**Entries shown**

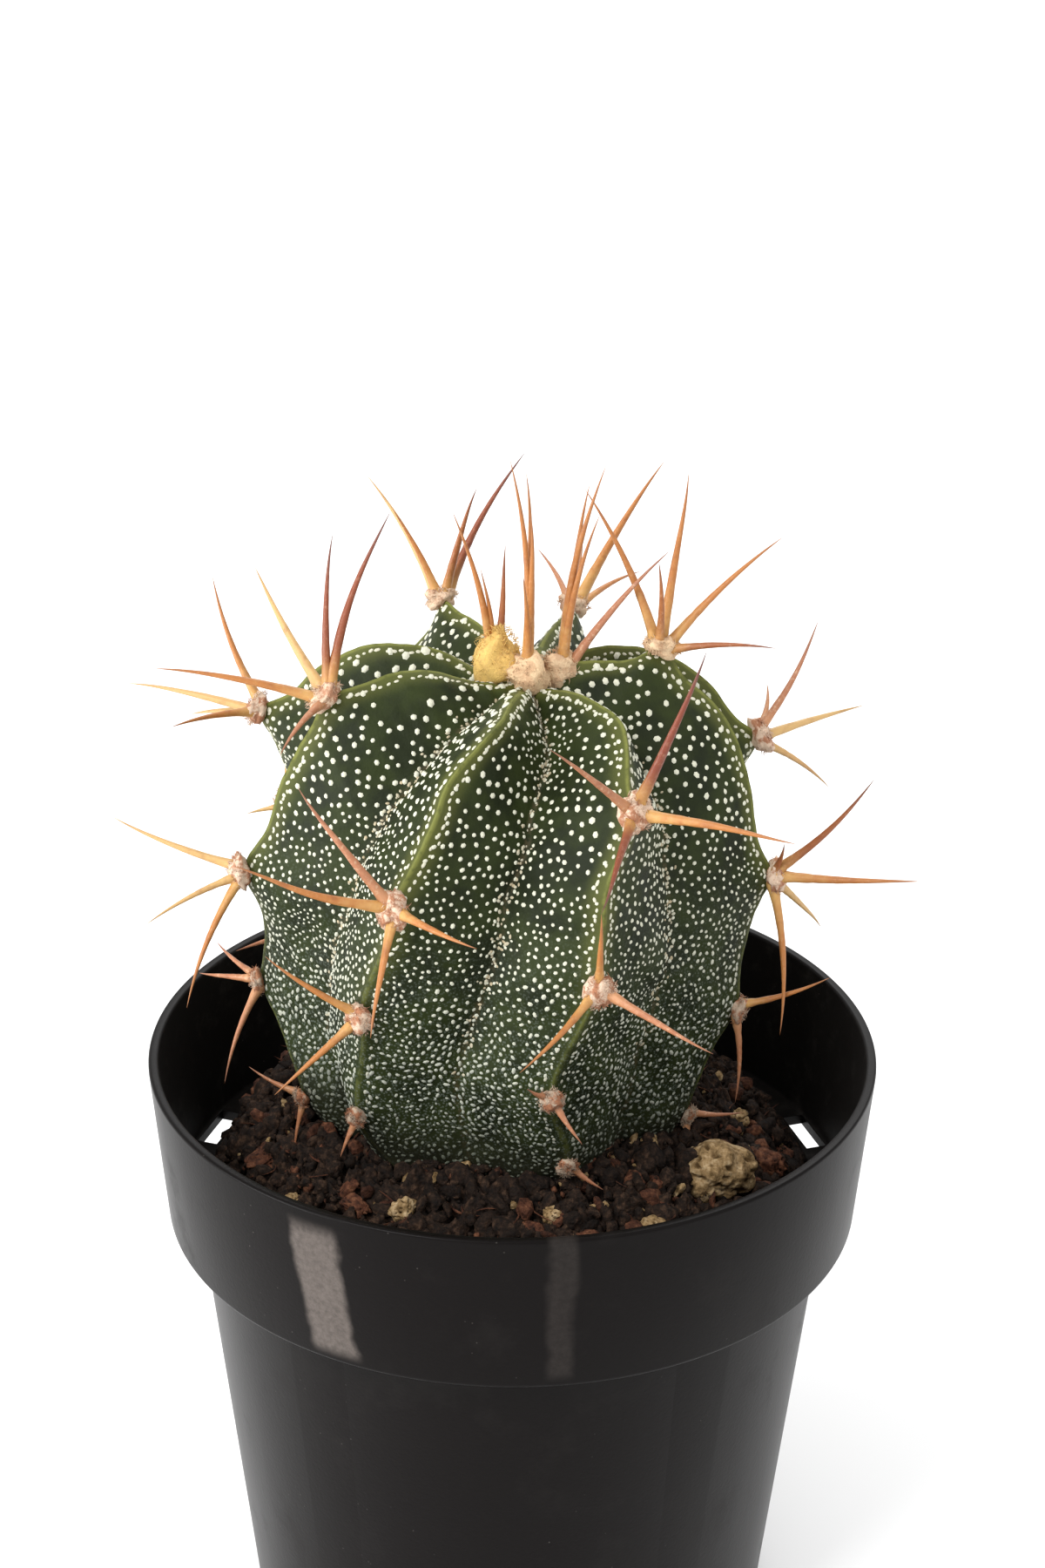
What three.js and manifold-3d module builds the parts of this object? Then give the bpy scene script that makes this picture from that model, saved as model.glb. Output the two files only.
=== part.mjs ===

==

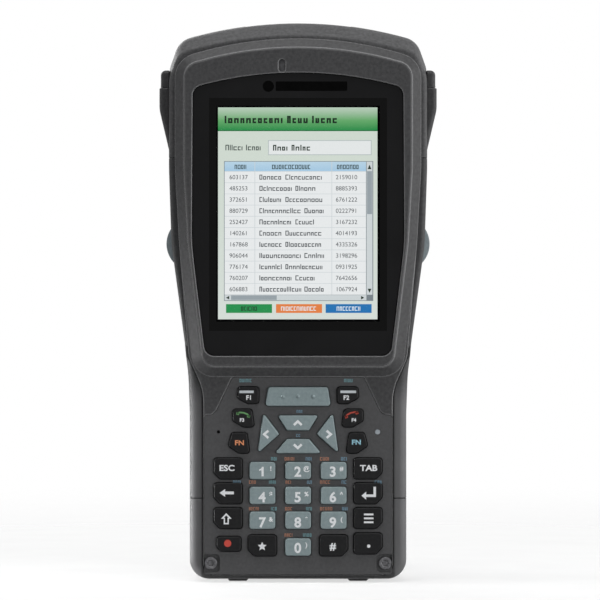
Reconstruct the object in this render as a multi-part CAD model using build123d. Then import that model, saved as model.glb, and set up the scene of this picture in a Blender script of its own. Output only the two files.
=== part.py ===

...

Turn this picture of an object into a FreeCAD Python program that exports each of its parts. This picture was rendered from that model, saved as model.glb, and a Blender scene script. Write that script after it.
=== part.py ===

**Short problem**
Return every line containing "parts".

**Full response**
What three.js and manifold-3d module builds the parts of this object? Then give the bpy scene script that makes this picture from that model, saved as model.glb. Output the two files only.
Turn this picture of an object into a FreeCAD Python program that exports each of its parts. This picture was rendered from that model, saved as model.glb, and a Blender scene script. Write that script after it.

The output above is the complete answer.